What we really need from you [is] your help in changing public opinion. We need to have this Commission not simply file another report. We've got enough reports; we know what the problem is. What we need to do is to build public support and congressional support for the kind of changes that are necessary in order to make our military a 21st-century military and not encumbered by either a 20th-century or, indeed, 19th-century infrastructure. So what we need from the Commission is really ways in which we can break down bureaucratic barriers, ways in which we can find common ground where there are conflicting opinions, ways in which we can influence editorial support, [and] basically solid citizenry support and congressional support for the kind of changes that are necessary.

My understanding is that one of your members, Bill Tremayne, was responsible for helping to [conceive of] the BRAC process. I can speak from both sides of the aisle on this one. I can speak from behind this podium now in calling for more BRACs. You will have the National Defense Panel that will also call for more BRAC proceedings. And [I can speak] as one who was on the other side of the table, namely, the recipient of those BRAC proceedings. They are unpleasant. They are very difficult to adjust to. If you are a Member of Congress or a Senator and you suddenly find you've got a major military installation in your district or your state in which the local economy is not completely, but largely dependent on the infusion of that kind of capital, and suddenly the Pentagon says, "We don't need you anymore," that presents enormous problems for that local community. And in the past, going back to the '70s, the military would make a strict military decision -- "we don't need you anymore" -- and shut the base down and turn it over to the community.

I know. I was serving on the City Council of Bangor, Maine, the third largest city in Maine, home of Senator Rudman's parents. We had the Air Force say, "Here is a Strategic Air Command facility, Dow Air Force Base, and we will give it to you for a dollar."

The problem was, the city couldn't even afford to plow the runways -- it didn't have the revenue base. So we had quite a task ahead of us to deal with that. And that has been the problem in the past, where the Pentagon could simply say, "Well, looking at it from a military point of view, we're going to turn it over to the community." But there were no support systems in place. There was no effort on the part of the federal government at large to help those communities go through that readjustment period, and so there was strong resistance to that, and it's understandable.

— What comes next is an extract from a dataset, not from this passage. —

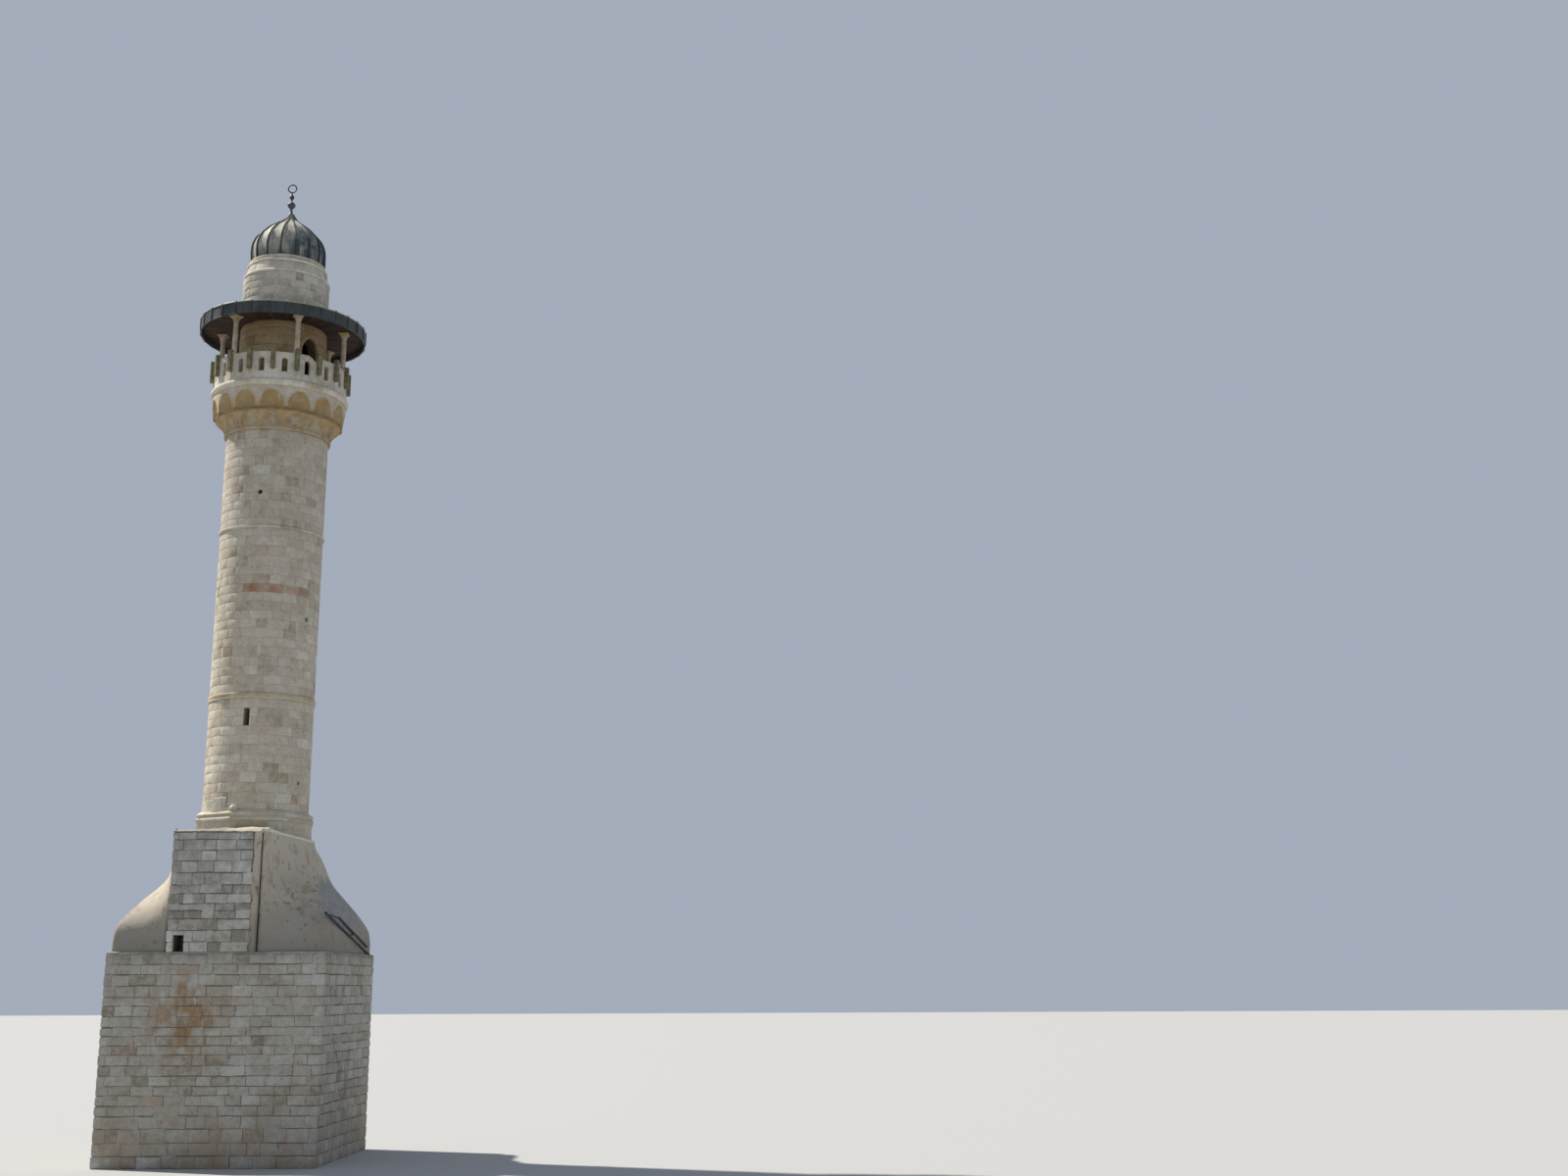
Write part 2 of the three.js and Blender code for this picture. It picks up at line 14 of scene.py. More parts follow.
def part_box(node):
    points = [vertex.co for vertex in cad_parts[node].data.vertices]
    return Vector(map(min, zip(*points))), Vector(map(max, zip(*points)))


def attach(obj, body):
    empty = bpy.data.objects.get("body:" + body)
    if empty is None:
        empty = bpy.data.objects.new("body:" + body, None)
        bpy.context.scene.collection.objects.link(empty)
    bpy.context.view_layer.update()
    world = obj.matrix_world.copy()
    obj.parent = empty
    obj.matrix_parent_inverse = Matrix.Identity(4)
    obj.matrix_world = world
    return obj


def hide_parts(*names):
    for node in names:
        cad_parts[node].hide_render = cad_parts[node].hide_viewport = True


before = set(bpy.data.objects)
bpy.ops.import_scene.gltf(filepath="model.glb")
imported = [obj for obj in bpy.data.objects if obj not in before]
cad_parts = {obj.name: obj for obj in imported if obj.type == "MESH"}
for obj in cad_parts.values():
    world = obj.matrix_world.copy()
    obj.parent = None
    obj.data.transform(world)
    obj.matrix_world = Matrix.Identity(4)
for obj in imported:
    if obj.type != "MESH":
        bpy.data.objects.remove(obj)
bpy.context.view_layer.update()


def low(node):
    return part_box(node)[0]


def high(node):
    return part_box(node)[1]


# Levels and radii, from the frame
BASE_HALF = high("base_tower").x
BASE_TOP = high("base_tower").z
BLOCK_LEFT = low("base_block").x
BLOCK_RIGHT = high("base_block").x
BLOCK_BACK = high("base_block").y
BLOCK_TOP = high("base_block").z
TRANSITION_TOP = high("transition").z
COPING_TOP = high("transition_coping").z
PLINTH_TOP = high("plinth_octagon").z
LOWER_COURSE = low("string_course_lower").z
LOWER_COURSE_TOP = high("string_course_lower").z
UPPER_COURSE = low("string_course_upper").z
UPPER_COURSE_TOP = high("string_course_upper").z
SHAFT_TOP = high("shaft_upper").z
CORBEL_MIDDLE = high("corbel_lower").z
CORBEL_TOP = high("corbel_upper").z
GALLERY_LEVEL = high("gallery_floor").z
PARAPET_TOP = low("canopy_column_1").z
SOFFIT_LEVEL = low("canopy_soffit").z
FASCIA_BOTTOM = low("canopy_roof").z
ROOF_TOP = high("canopy_roof").z
DRUM_SHOULDER = high("drum_upper").z
DOME_RIM = low("dome").z
DOME_TIP = high("dome").z
FINIAL_TOP = high("finial_ring").z
SHAFT_RADIUS = high("shaft_middle").x
COURSE_RADIUS = high("string_course_lower").x
CORNICE_RADIUS = high("gallery_floor").x
DRUM_RADIUS = high("drum_upper").x
WELL_RADIUS = 0.9

# One seed of random draws for each kind of work, from the ground up
BASE_SEED, BLOCK_SEED, PLINTH_SEED, SHAFT_SEED, STRING_SEED = range(11, 16)
CORNICE_SEED, PARAPET_SEED, SOFFIT_SEED, DRUM_SEED, SHOULDER_SEED = range(16, 21)


@dataclass
class Look:
    """How the stones of one wall are cut and laid."""

    length: float
    height: float
    joint: float
    proud: float
    uneven: float
    boss: float
    rough: float
    lean: float = 0.02
    edge: float = 0.014
    drop: float = 0.006
    ragged: float = 0.004
    grid: float = 0.13
    spread: float = 0.3
    variety: float = 0.17
    dark: float = 0.0
    embed: float = 0.015


# Length, height, joint, proud, uneven, boss and rough of each wall's stones, and what else sets them apart
BASE_LOOK = Look(0.5, 0.262, 0.011, 0.015, 0.005, 0.006, 0.007, ragged=0.009, spread=0.4, variety=0.15)
BLOCK_LOOK = Look(0.44, 0.27, 0.013, 0.019, 0.008, 0.008, 0.009, ragged=0.011, spread=0.5, variety=0.28)
PLINTH_LOOK = Look(0.44, 0.22, 0.005, 0.007, 0.002, 0.003, 0.004, drop=0.004, variety=0.10)
SHAFT_LOOK = Look(
    0.42, 0.255, 0.004, 0.008, 0.002, 0.002, 0.007, lean=0.009, drop=0.002, variety=0.12, dark=0.15,
)
DRUM_LOOK = Look(0.42, 0.25, 0.004, 0.006, 0.002, 0.003, 0.004, drop=0.003, variety=0.10, dark=0.05)
SHOULDER_LOOK = Look(0.42, 0.27, 0.006, 0.006, 0.002, 0.003, 0.003)
NECK_LOOK = Look(0.3, 0.12, 0.006, 0.006, 0.002, 0.002, 0.003)


def clamp(value):
    return min(1, max(0, value))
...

But since that time, great changes have been made. Since that time, the government has recognized that, indeed, there needs to be some transitional help, and you have a variety of agencies that now coordinate and cooperate -- the Defense Department as well -- in helping to achieve those transitions.

I was in Orlando recently, and I found that they are making the transition quite well. I was in Alameda recently, and I'm finding it's really a tremendous effort that has been undertaken by the local community. Congressman Dellums has been in the forefront of helping to make that transition successful, and they will be successful. But what we need to do is to point to the successes that we are able to achieve by saying that we can help make what appears to be a disaster a success, a financial success for your community.

What we have to do is break down the mindset that says, "not yet, not here, not mine, under no circumstances." If we continue to hold that view, then we will impose upon our military an excess infrastructure we can no longer afford. We will not be able to invest in the future. We will not be able to bring that technology that Bill Perry was so instrumental in initiating, bring it forward to the present much sooner without the kind of investment dollars that we are currently lacking.

We are roughly $12, 15, possibly $20 billion short each year because the funds keep migrating out of investment into operations. So we've got to find ways in which we can save money. That is what the role of BENS is going to be. It will be helpful in building public support for the kind of changes that are necessary. You've got Josh Weston, who is going to bring a lot of corporate expertise, along with so many others here, Fred Smith and others; Warren Rudman, who has served in the Senate with great distinction, [and also the] attorney general of New Hampshire.

I want to come back to just one point. John Gardner wrote a book some years ago in the late '60s. It's called The Recovery of Confidence, and in it he used some phraseology which has stayed with me for a long time. He said, the problem was that our institutions -- not just the Department of Defense, but all of our institutions -- have become caught in a savage cross-fire between "uncritical lovers" and "unloving critics." And what he meant at that time, and it holds true today, is that at one end of the spectrum we have people -- we will call them "unloving critics" -- who see absolutely no good in the current institutions, will do everything in their power to turn them down, without having any positive, constructive recommendations for what to replace them with. At the other end of the spectrum we have the "uncritical lovers," people who are so enamored with the status quo, they will do everything in their power to nullify and blunt and stultify any hope for change.

And so what Gardner was saying is we have to become "loving critics," willing to embrace change where change is necessary; also willing to defend those institutions which, in fact, work. We all know that in a stagnant pond there is death and decay; in a moving stream there is life and regeneration. So we have to have this moving stream that's open at both ends, open at one end to take in new ideas; open at the other end to slough off those which are obsolete and no longer functional. And that really ought to be the mission of all of us.

It can be aided by BENS, and I hope that we can call upon you to help build that kind of public support, not another report; we've got plenty of reports. What we need to have you do is to go out in your communities and also wage a successful, public-relations campaign to lobby, if I can use that word, to lobby on behalf of fundamental restructuring of the way in which the Pentagon and our military is doing business. We need that Revolution in Business Affairs. We need you to bear the pitchforks out there, pitchforks for change and revolution, because that's what it's going to take in order to keep us the most dominant force in the world.

As I said before, we don't want [our Armed Forces] to walk into a fair fight; we want it to be unfair. We want to be able to win under all circumstances, and to do that we need to have this Revolution in Business Affairs. What we need to do is ... eliminate the sentries who are guarding the patches of weeds, and to bring our fighting force into the 21st century. So I want to commend BENS for the work you've done in the past. I want to enlist your support for the work that we can do in the future and pledge to you that the Pentagon will work very closely with all of you to bring to bear your expertise in favor of our national security. Thank you very much.